Nice, neat and clean conclusion. But wait a second! What explains the high incidence of use of the incorrect heuristic?

If people are relying on heuristics which have no basis, shouldn't there be an equal incidence of correct and incorrect behavior? Why this bizarre tilt towards incorrect behavior? I had to grapple with this paradox for a few days till the eureka moment** came to me a yesterday. The high incidence is linked to the gradual increase in prevalence of incorrect behavior mentioned earlier - People were pressing the wrong button simply because others were too !! The heuristic has remained stikcy because everyone is following it at the same time notwithstanding the sporadic occourances of 'adverse events'.

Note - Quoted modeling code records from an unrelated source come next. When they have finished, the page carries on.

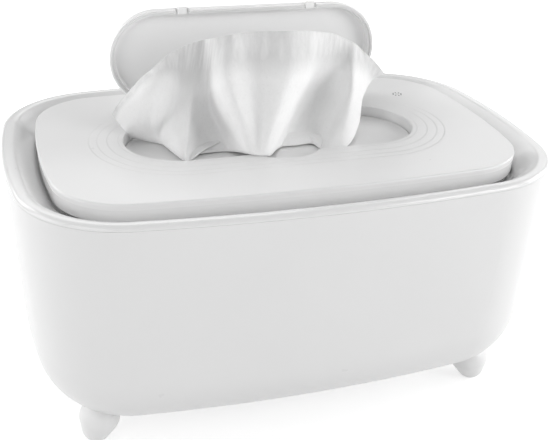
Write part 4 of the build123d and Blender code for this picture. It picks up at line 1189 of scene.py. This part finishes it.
@dataclass
class Studio:
    """A pale floor, even soft light and the camera."""

    eye_mm: Point = (-123.0, -376.5, 272.3)
    yaw: float = 0.3079
    pitch: float = 0.4578
    roll: float = 0.0315
    lens_mm: float = 60.315
    sensor_mm: float = 36.0
    nearest: float = 0.01
    shift: Pair = (0.02447, -0.01447)
    dome: float = 0.324
    floor_half: float = 4.0
    floor_squares: int = 8
    floor_tone: float = 0.62
    floor_glow: float = 0.58
    floor_lift: float = 0.24
    floor_fade: Pair = (0.35, 1.6)
    aim_height: float = 0.08

    def build(self) -> None:
        """Makes the camera, the floor, the world and the lamps."""
        self.camera()
        self.floor()
        self.world()
        for lamp in LAMPS:
            self.lamp(lamp)

    def camera(self) -> None:
        """Sets the camera at the viewing angle."""
        forward = Vector(
            (
                math.sin(self.yaw) * math.cos(self.pitch),
                math.cos(self.yaw) * math.cos(self.pitch),
                -math.sin(self.pitch),
            )
        )
        right = Vector((math.cos(self.yaw), -math.sin(self.yaw), 0.0))
        up = right.cross(forward)
        tilted_right = math.cos(self.roll) * right + math.sin(self.roll) * up
        tilted_up = math.cos(self.roll) * up - math.sin(self.roll) * right
        turn = Matrix((tilted_right, tilted_up, -forward)).transposed().to_4x4()
        data = bpy.data.cameras.new("view")
        data.lens = self.lens_mm
        data.sensor_width = self.sensor_mm
        data.sensor_fit = "HORIZONTAL"
        data.shift_x, data.shift_y = self.shift
        data.clip_start = self.nearest
        camera = bpy.data.objects.new("view", data)
        camera.matrix_world = Matrix.Translation(Vector(self.eye_mm) * MM) @ turn
        bpy.context.scene.collection.objects.link(camera)
        bpy.context.scene.camera = camera

    def floor(self) -> None:
        """Lays the pale floor that keeps the object's shadow."""
        shape = bmesh.new()
        squares = self.floor_squares
        bmesh.ops.create_grid(
            shape, x_segments=squares, y_segments=squares, size=self.floor_half
        )
        mesh = bpy.data.meshes.new("studio_floor")
        shape.to_mesh(mesh)
        shape.free()
        floor = bpy.data.objects.new("studio_floor", mesh)
        bpy.context.scene.collection.objects.link(floor)
        nodes = Nodes("studio_floor")
        diffuse = nodes.add("ShaderNodeBsdfDiffuse")
        diffuse.inputs["Color"].default_value = (self.floor_tone,) * 3 + (1.0,)
        glow = nodes.add("ShaderNodeEmission")
        path = nodes.add("ShaderNodeLightPath")
        seen = nodes.math("MAXIMUM", path.outputs["Is Camera Ray"], path.outputs["Is Glossy Ray"])
        seen = nodes.math("MAXIMUM", seen, path.outputs["Is Transmission Ray"])
        far = nodes.add("ShaderNodeVectorMath")
        far.operation = "LENGTH"
        nodes.link(nodes.add("ShaderNodeTexCoord").outputs["Object"], far.inputs[0])
        fade = nodes.add("ShaderNodeMapRange")
        nodes.link(far.outputs["Value"], fade.inputs["Value"])
        fade.inputs["From Min"].default_value, fade.inputs["From Max"].default_value = self.floor_fade
        fade.inputs["To Min"].default_value, fade.inputs["To Max"].default_value = self.floor_glow, 1.0
        lift = nodes.spread(seen, self.floor_lift, 1.0)
        nodes.link(nodes.math("MULTIPLY", lift, fade.outputs[0]), glow.inputs["Strength"])
        both = nodes.add("ShaderNodeAddShader")
        nodes.link(diffuse.outputs[0], both.inputs[0])
        nodes.link(glow.outputs[0], both.inputs[1])
        output = nodes.add("ShaderNodeOutputMaterial")
        nodes.link(both.outputs[0], output.inputs["Surface"])
        floor.data.materials.append(nodes.material)

    def world(self) -> None:
        """Sets the soft dome: plain white to look at, dimmer as a light."""
        world = bpy.data.worlds.new("studio")
        world.use_nodes = True
        tree = world.node_tree
        tree.nodes.clear()
        path = tree.nodes.new("ShaderNodeLightPath")
        seen = tree.nodes.new("ShaderNodeMath")
        seen.operation = "MAXIMUM"
        tree.links.new(path.outputs["Is Camera Ray"], seen.inputs[0])
        tree.links.new(path.outputs["Is Transmission Ray"], seen.inputs[1])
        level = tree.nodes.new("ShaderNodeMapRange")
        tree.links.new(seen.outputs[0], level.inputs["Value"])
        level.inputs["To Min"].default_value = self.dome
        level.inputs["To Max"].default_value = 1.0
        sky = tree.nodes.new("ShaderNodeBackground")
        sky.inputs["Color"].default_value = (1.0, 1.0, 1.0, 1.0)
        tree.links.new(level.outputs[0], sky.inputs["Strength"])
        output = tree.nodes.new("ShaderNodeOutputWorld")
        tree.links.new(sky.outputs[0], output.inputs["Surface"])
        bpy.context.scene.world = world
        bpy.context.scene.view_settings.view_transform = "Standard"

    def lamp(self, panel: Lamp) -> None:
        """Adds one soft panel aimed at the object.

        Args:
            panel: The lamp.
        """
        data = bpy.data.lights.new(panel.name, "AREA")
        data.shape = "SQUARE"
        data.size = panel.size
        data.energy = panel.power
        lamp = bpy.data.objects.new(panel.name, data)
        spot = Vector(panel.place)
        aim = (Vector((0.0, 0.0, self.aim_height)) - spot).to_track_quat("-Z", "Y")
        lamp.matrix_world = Matrix.Translation(spot) @ aim.to_matrix().to_4x4()
        bpy.context.scene.collection.objects.link(lamp)


# ------------------------------------------------------------------ the whole
# Heights where the tub's tall faces are cut, so that its shading stays even.
TUB_BANDS_MM = (44.5, 46.0, 60.0, 80.0, 100.0, 112.0, 114.6)
# The foot and the radius of the quarter circle at the outside of the rim's crown.
CROWN_ROUND_MM = (115.45, 2.15)

SMOOTH: Tuple[SmoothMoulding, ...] = (
    SmoothMoulding("outer_tub", Body.TUB, "shell", weighted=False, bands_mm=TUB_BANDS_MM),
    SmoothMoulding(
        "rim_frame", Body.TUB, "rim", sharp_degrees=40.0, weighted=False, round_mm=CROWN_ROUND_MM
    ),
    SmoothMoulding("inner_bin", Body.TUB, "bin"),
    *(SmoothMoulding(foot, Body.TUB, "feet") for foot in FEET),
    SmoothMoulding("top_cover", Body.TOP_UNIT, "cover"),
    SmoothMoulding("lower_housing", Body.TOP_UNIT, "cover"),
    SmoothMoulding("dispensing_tray", Body.TOP_UNIT, "cover"),
    SmoothMoulding("slot_gasket", Body.TOP_UNIT, "silicone"),
    SmoothMoulding("flip_lid", Body.LID, "lid"),
    SmoothMoulding("lid_seal", Body.LID, "silicone"),
)


def dress_nodes(palette: Palette) -> None:
    """Gives every node its finish in its own slots.

    Args:
        palette: The finishes.
    """
    for name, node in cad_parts.items():
        material = palette.get(NODE_FINISH[name])
        for place in node.material_slots:
            place.material = material


def main() -> None:
    """Builds the pieces in order and reports each."""
    logging.basicConfig(level=logging.INFO, format="%(message)s")
    palette = Palette()
    dress_nodes(palette)
    for moulding in SMOOTH:
        piece = moulding.build(palette)
        LOG.info("smooth moulding %s: %d faces", piece.name, len(piece.data.polygons))
    for cloth in (PulledWipe().build(palette), FoldedStack().build(palette)):
        LOG.info("cloth %s: %d faces", cloth.name, len(cloth.data.polygons))
    for mark in TouchIcon().build(palette):
        LOG.info("mark %s: %d faces", mark.name, len(mark.data.polygons))
    Studio().build()


if __name__ == "__main__":
    main()
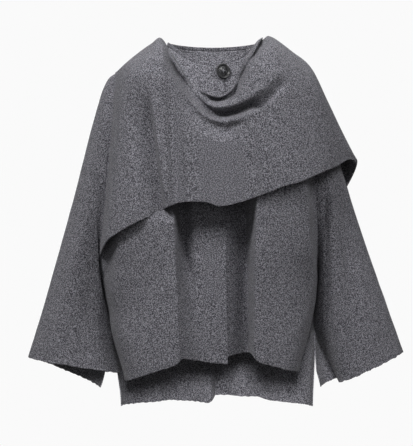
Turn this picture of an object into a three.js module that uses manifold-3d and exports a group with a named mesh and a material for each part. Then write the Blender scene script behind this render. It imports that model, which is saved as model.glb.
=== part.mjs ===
// Knit coat with a shawl panel, as it hangs on a wearer: millimetres, +Z up.
// +X is the wearer's left, -Y is the front. The origin is on the shoulder line, where the wearer
// carries the coat. "right" and "left" in names are the wearer's.

import * as THREE from 'three';
import { mergeVertices } from 'three/addons/utils/BufferGeometryUtils.js';
import Module from 'manifold-3d';

// ---------------------------------------------------------------- driving sizes

const WALL = 2.4;              // felted knit
const SEAM_INSET = 0.2;        // each sewn edge keeps this far off its seam line
const SEAM_BEVEL = 1.2;        // the inner face stops this far short of a sewn edge
const LAYER = 3.6;             // from a panel's face to the panel lying under it
const BAND_HEIGHT = 7;         // neck binding
const SHOULDER_Y = 4;          // depth of the shoulder seams
const UNDERARM_Y = 6;

const RIGHT = { sign: -1, neckX: 90, yokeX: 140, tipX: 184, underarmX: 224, underarmZ: -450 };
const LEFT = { sign: 1, neckX: 92, yokeX: 140, tipX: 186, underarmX: 206, underarmZ: -455 };
const NECK_Z = 1;
const YOKE_Z = -20;
const TIP_Z = -50;
const ARMHOLE_FRONT = 62;      // how far the armhole bows to the front and to the back
const ARMHOLE_BACK = 66;

// Places down a panel: neck, yoke, shoulder tip, three through the armhole, underarm, slit, low, hem.
const TIP = 2;
const UNDERARM = 6;
const SLIT = 7;
const LOW = 8;
const HEM = 9;

// Centre line of the front and back at each place, how square each section is there, and how far
// the back swells past the side edge.
const FRONT_CENTRE = [
  { y: -88, z: -44, square: 1.0 },
  { y: -99, z: -80, square: 1.1 },
  { y: -109, z: -130, square: 1.2 },
  { y: -113, z: -180, square: 1.2 },
  { y: -108, z: -262, square: 1.1 },
  { y: -104, z: -392, square: 1.0 },
  { y: -104, z: -450, square: 0.95 },
  { y: -104, z: -510, square: 0.95 },
  { y: -104, z: -560, square: 1.05 },
  { y: -103, z: -612, square: 1.2 },
];
const BACK_CENTRE = [
  { y: 62, z: -7, square: 1.0 },
  { y: 86, z: -50, square: 1.1 },
  { y: 100, z: -110, square: 1.2 },
  { y: 106, z: -180, square: 1.2 },
  { y: 108, z: -262, square: 1.2 },
  { y: 104, z: -392, square: 1.2 },
  { y: 100, z: -450, square: 1.2 },
  { y: 97, z: -510, square: 1.3 },
  { y: 94, z: -560, square: 1.4 },
  { y: 92, z: -695, square: 1.4 },
];

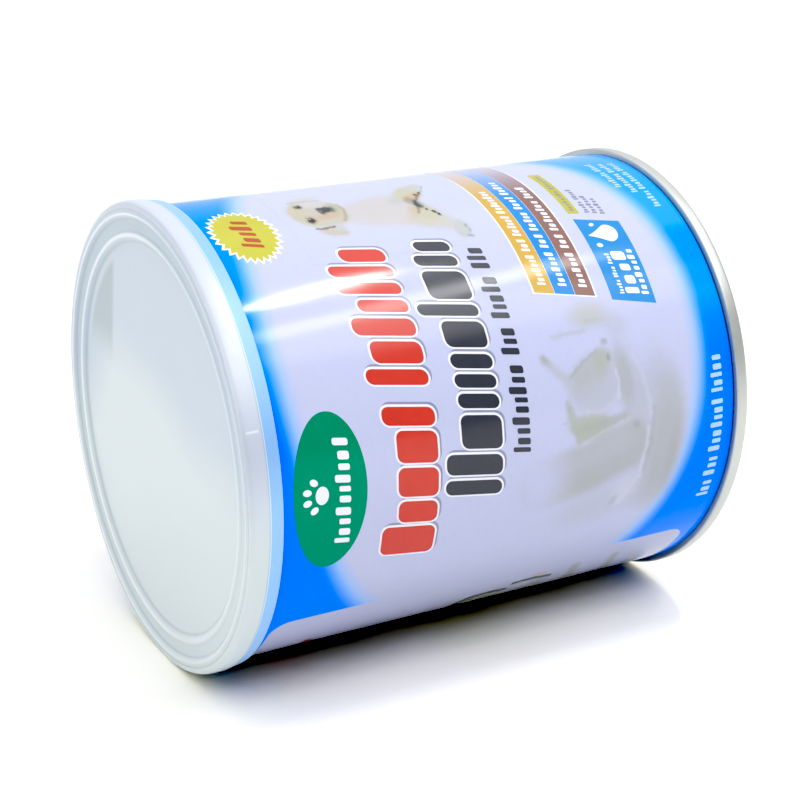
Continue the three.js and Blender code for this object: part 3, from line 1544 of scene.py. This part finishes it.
@dataclass
class EndPrint(PrintGroup):
    """Pale print on the far blue band.

    Attributes:
        weight: The line low on the band.
        notes: The three lines high on it.
    """

    weight: PrintLine = PrintLine(-19.4, 15.5, 114.8, 3.2, (3, 3, 7, 5))
    notes: tuple[PrintLine, ...] = (
        PrintLine(60.6, 74.0, 109.0, 1.7, (8, 5)),
        PrintLine(58.0, 73.4, 111.8, 1.7, (9, 6)),
        PrintLine(52.3, 73.0, 114.5, 1.7, (6, 8, 5)),
    )

    def layers(self) -> Sequence[InkLayer]:
        """Lays the lines.

        Returns:
            The layers of ink.
        """
        layer = InkLayer("end_print", Ink.ICE)
        for line in (self.weight, *self.notes):
            line.lay(layer, 0.0)
        return (layer,)


class Tone(Enum):
    """Tones of the soft pictures, in linear light."""

    CREAM = linear(182, 181, 164)
    PALE = linear(180, 183, 184)
    SAND = linear(182, 176, 158)
    BLUSH = linear(187, 167, 149)
    FAWN = linear(146, 130, 116)
    OLIVE = linear(172, 177, 174)
    MOSS = linear(156, 160, 148)
    UMBER = linear(112, 106, 92)
    SLATE = linear(88, 91, 93)
    INKY = linear(83, 82, 82)
    MILK = linear(198, 202, 220)
    VEIL = linear(188, 193, 222)
    MIST = linear(179, 183, 197)
    FOG = linear(171, 175, 181)
    ASH = linear(153, 157, 161)
    IVORY = linear(183, 179, 173)
    SNOW = linear(189, 187, 190)


@dataclass(frozen=True)
class Blot:
    """A soft oval touch of the brush, in millimetres.

    Attributes:
        at: Its middle, round the wall and down the tin.
        half: Its half-lengths.
        tone: Its tone.
        strength: How much it covers, up to 1.
        soft: Half the width of its edge, as a share of its size.
        turn: Its turn, in degrees.
    """

    at: tuple[float, float]
    half: tuple[float, float]
    tone: Tone
    strength: float = 1.0
    soft: float = 0.35
    turn: float = 0.0

    def share(self, u: np.ndarray, v: np.ndarray) -> np.ndarray:
        """How much it covers each place.

        The distance from its middle, as a share of its half-length that way, is stepped smoothly
        down from 1 to 0 over its soft edge.

        Args:
            u: Places round the wall.
            v: Places down the tin.

        Returns:
            The share of its tone at each place.
        """
        c, s = math.cos(math.radians(self.turn)), math.sin(math.radians(self.turn))
        du, dv = u - self.at[0], v - self.at[1]
        away = np.hypot((du * c + dv * s) / self.half[0], (dv * c - du * s) / self.half[1])
        return self.strength * (1.0 - smooth_step(1.0 - self.soft, 1.0 + self.soft, away))


@dataclass(frozen=True)
class Stroke:
    """A soft line through a few points, in millimetres.

    Attributes:
        points: The points, round the wall and down the tin.
        width: Its width.
        tone: Its tone.
        strength: How much it covers, up to 1.
        soft: Width of its soft edge, as a share of its width.
    """

    points: tuple[tuple[float, float], ...]
    width: float
    tone: Tone
    strength: float = 1.0
    soft: float = 0.8

    def share(self, u: np.ndarray, v: np.ndarray) -> np.ndarray:
        """How much it covers each place.

        The distance to each straight run is that to the nearest point between its ends, and the
        least of these is stepped smoothly from 1 to 0.

        Args:
            u: Places round the wall.
            v: Places down the tin.

        Returns:
            The share of its tone at each place.
        """
        away = np.full(u.shape, np.inf)
        for (u0, v0), (u1, v1) in zip(self.points, self.points[1:]):
            run = (u1 - u0) ** 2 + (v1 - v0) ** 2
            share = np.clip(((u - u0) * (u1 - u0) + (v - v0) * (v1 - v0)) / run, 0.0, 1.0)
            away = np.minimum(away, np.hypot(u - u0 - share * (u1 - u0), v - v0 - share * (v1 - v0)))
        edge = self.width / 2
        inner, outer = edge * (1.0 - self.soft), edge * (1.0 + self.soft)
        return self.strength * (1.0 - smooth_step(inner, outer, away))


Touch = Union[Blot, Stroke]


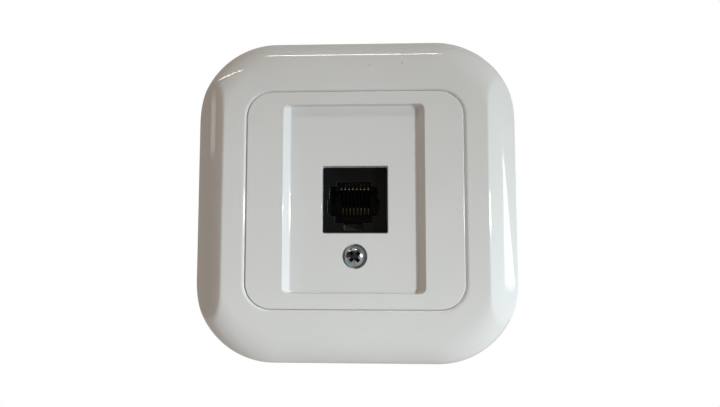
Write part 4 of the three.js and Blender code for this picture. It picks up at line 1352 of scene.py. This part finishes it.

So people are in fact aware of the use of heuristic ('Calling the lift'), they are either unable or unwilling to recognize the 'adverse events' as contradictions - I don't know which one!

*I have no formal knowledge of heuristics; all of it is just refined first hand observation.
# I have another term for the ‘adverse event’ – the ‘tongue burning experience’, I think this term is easier to visualize and connect.
** Personally I prefer to call moments of such revelation 'aqaba moments'. Remember the scene in Lawrence of Arabia when T.E. Lawrence spends the entire night cogitating till early morning when the crossing of Nefud desert occors to him.